Oh, we also saw cheetahs. Both Friday and Saturday, in fact. We think it was the same two brothers we saw on Thursday, so they've been making good progress around the preserve. Just thought I'd mention it, because how often do you see cheetahs walking around three days in a row? Not much in Redwood City, I can tell you that.

After all that excitement, we had the rest of Saturday to ourselves (as we did with today). I spent the weekend pretty much the same way I did last week - chilling out, maxing, relaxing all cool. In particular, I have come to find that I like one of the hammocks outside of the house. It's impossible not to like hammocks, and this one is particularly nice - it gets good sun while still being shaded, it's out of the way, and it's comfortable. Both days, I had listened to some music, and ended up falling asleep. Not very long, but still, that's the sign of a good hammock, is it not?

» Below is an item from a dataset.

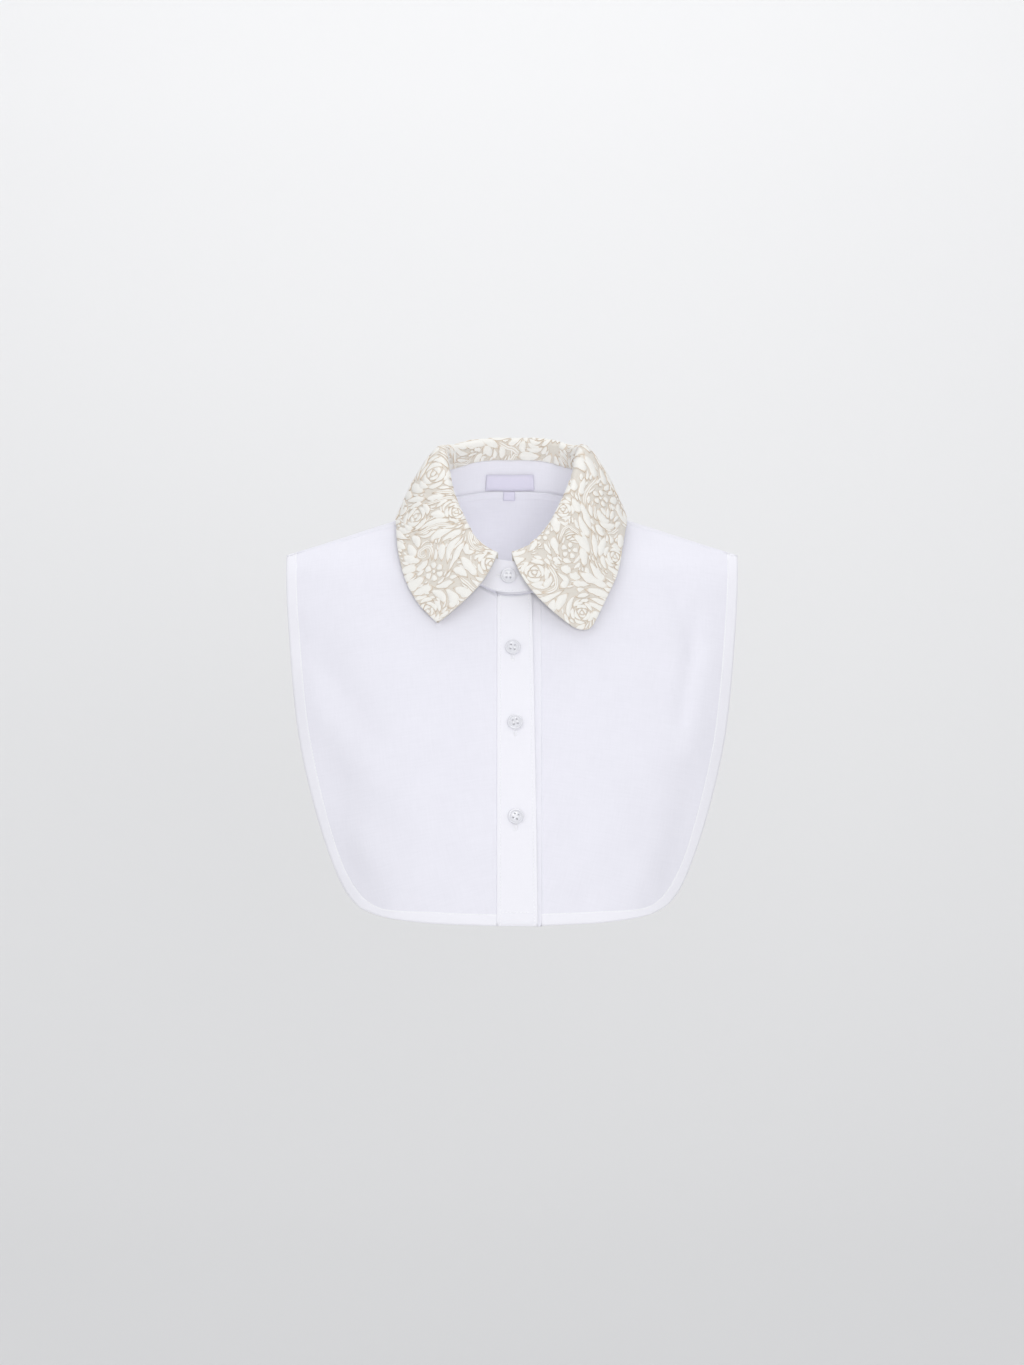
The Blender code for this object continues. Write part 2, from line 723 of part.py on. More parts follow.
def button_mesh(finish):
    """A turned button: flat back, raised rim and a shallow dish."""
    half = BUTTON_THICKNESS / 2
    dish = half - BUTTON_DISH
    rim = BUTTON_RADIUS - BUTTON_RIM
    inside, outside = BUTTON_SLOPE
    taper, taper_height, inset = BUTTON_BACK
    profile = (
        (0, dish),
        (rim - inside, dish),
        (rim + outside, half),
        (BUTTON_RADIUS - BUTTON_EDGE, half),
        (BUTTON_RADIUS, half - BUTTON_EDGE),
        (BUTTON_RADIUS - taper, taper_height - half),
        (BUTTON_RADIUS - inset, -half),
        (0, -half),
    )
    shape = bmesh.new()
    points = [shape.verts.new((x * MM, 0, z * MM)) for x, z in profile]
    edges = [shape.edges.new(pair) for pair in zip(points, points[1:])]
    bmesh.ops.spin(shape, geom=points + edges, cent=(0, 0, 0), axis=(0, 0, 1),
                   angle=math.tau, steps=BUTTON_STEPS, use_merge=True)
    bmesh.ops.remove_doubles(shape, verts=shape.verts, dist=MM / 100)
    bmesh.ops.recalc_face_normals(shape, faces=shape.faces)
    mesh = bpy.data.meshes.new("button")
    shape.to_mesh(mesh)
    shape.free()
    mesh.materials.append(finish)
    return mesh


def seat(place, ahead):
    """A matrix that stands a button on a place with its face pointing ahead."""
    turn = ahead.normalized().to_track_quat("Z", "Y").to_matrix().to_4x4()
    return Matrix.Translation(place * MM) @ turn


def build_buttons(finish):
    mesh = button_mesh(finish)
    lift = PLACKET_PLY / 2 + GAP + BUTTON_THICKNESS / 2 + FRONT_LAP
    seats = []
    for place in PLACKET_BUTTONS:
        swing = swing_at(place.across, place.height, FRONT)
        base = off_figure(place.across, swing, 0.0)
        outward = off_figure(place.across, swing, 1.0) - base
        seats.append((base + outward * lift, outward))
    angle, rise = STAND_BUTTON
    outward = stand_frame(angle)[2]
    lift = HALF_PAIR + PLY / 2 + GAP + BUTTON_THICKNESS / 2
    seats.append((on_stand(angle, rise, lift), outward))
    for name, (place, ahead) in zip(("button_1", "button_2", "button_3", "button_stand"), seats):
        made = bpy.data.objects.new(name, mesh)
        made.matrix_world = seat(place, ahead)
        parts.objects.link(made)


for existing in list(bpy.data.objects):
    bpy.data.objects.remove(existing, do_unlink=True)
parts = bpy.data.collections.new("lace_collar_bib")
bpy.context.scene.collection.children.link(parts)

white_cotton = material("white_cotton", (0.83, 0.82, 0.87), 0.85)
ivory_lace = material("ivory_lace", (0.78, 0.74, 0.67), 0.85)
under_cloth = material("under_cloth", (0.74, 0.68, 0.60), 0.85)
satin_label = material("satin_label", (0.80, 0.79, 0.86), 0.45)
clear_button = material("clear_button", (0.78, 0.78, 0.79), 0.25)

build_fronts(white_cotton)
build_back(white_cotton)
build_placket(white_cotton)
build_stand(white_cotton)
build_leaf(ivory_lace, under_cloth)
build_labels(satin_label)
build_buttons(clear_button)
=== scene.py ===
import math
import random
import bpy
import bmesh
from mathutils import Matrix, Vector, noise
from mathutils.bvhtree import BVHTree
from mathutils.geometry import barycentric_transform


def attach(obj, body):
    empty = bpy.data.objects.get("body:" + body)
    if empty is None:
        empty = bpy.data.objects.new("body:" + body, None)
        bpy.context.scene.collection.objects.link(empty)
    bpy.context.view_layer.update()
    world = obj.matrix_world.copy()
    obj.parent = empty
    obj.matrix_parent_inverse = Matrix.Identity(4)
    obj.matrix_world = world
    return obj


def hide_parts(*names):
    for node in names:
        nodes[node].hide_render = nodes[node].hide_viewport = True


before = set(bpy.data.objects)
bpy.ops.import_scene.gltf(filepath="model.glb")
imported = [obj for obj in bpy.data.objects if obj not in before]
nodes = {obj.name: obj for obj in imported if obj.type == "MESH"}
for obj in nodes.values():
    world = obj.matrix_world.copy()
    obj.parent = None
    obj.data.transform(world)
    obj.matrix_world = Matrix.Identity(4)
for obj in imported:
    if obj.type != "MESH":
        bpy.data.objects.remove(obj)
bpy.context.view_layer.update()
scene = bpy.context.scene


# shaders

def addNode(tree, kind, inputs=None, **settings):
    node = tree.nodes.new(kind)
    for name, value in settings.items():
        setattr(node, name, value)
    for name, value in (inputs or {}).items():
        if isinstance(value, bpy.types.NodeSocket):
            tree.links.new(value, node.inputs[name])
        else:
            node.inputs[name].default_value = value
    return node


def mathNode(tree, operation, first, second=0.0):
    return addNode(tree, "ShaderNodeMath", {0: first, 1: second}, operation=operation).outputs[0]


def mixNode(tree, factor, first, second, blend="MIX"):
    node = addNode(tree, "ShaderNodeMix", {0: factor}, data_type="RGBA", blend_type=blend)
    for index, value in ((6, first), (7, second)):
        if isinstance(value, bpy.types.NodeSocket):
            tree.links.new(value, node.inputs[index])
        else:
            node.inputs[index].default_value = (*value, 1.0)
    return node.outputs[2]


def noiseOf(tree, place, size, detail=2.0):
    return addNode(tree, "ShaderNodeTexNoise",
                   {"Vector": place, "Scale": size, "Detail": detail}).outputs[0]


# the value's way from low to high, as a way from least to most
def ranged(tree, value, low, high, least=0.0, most=1.0):
    return addNode(tree, "ShaderNodeMapRange",
                   {0: value, 1: low, 2: high, 3: least, 4: most}).outputs[0]


# places on the cloth as it was cut, and places in space
def cutPlace(tree):
    return addNode(tree, "ShaderNodeUVMap", uv_map="cut").outputs[0]


def solidPlace(tree):
    return addNode(tree, "ShaderNodeTexCoord").outputs["Object"]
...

Also on Saturday, I had to cook dinner - by myself! Because we only needed to cook for five, it was figured that only one person needed to do it. Which is true. But still, it meant that if it turned out crappy, there was only one person to shoulder the blame. Ironically, because it wasn't the hardest of meals to make - bangers (sausages) and mash (mashed potatoes) - that put even more pressure on it. Thankfully, it actually turned out pretty darn well, so I got that going for me.

And uhhhhh, yeah, that's about it for the weekend. Everything else I did was just recreational, and not really interesting to talk about.

But as a final note, this is the last night I will have my room to myself, as we get two more guys tomorrow. While it will - or rather, might - be good to get older folks (and men folks) to talk to, I will miss having my own space. Oh, well, that's life. All I can hope is that they're nice. And that they both shower in the morning. I don't want to have to worry about sharing a the hot water at night.

...Seriously. I want all the hot water.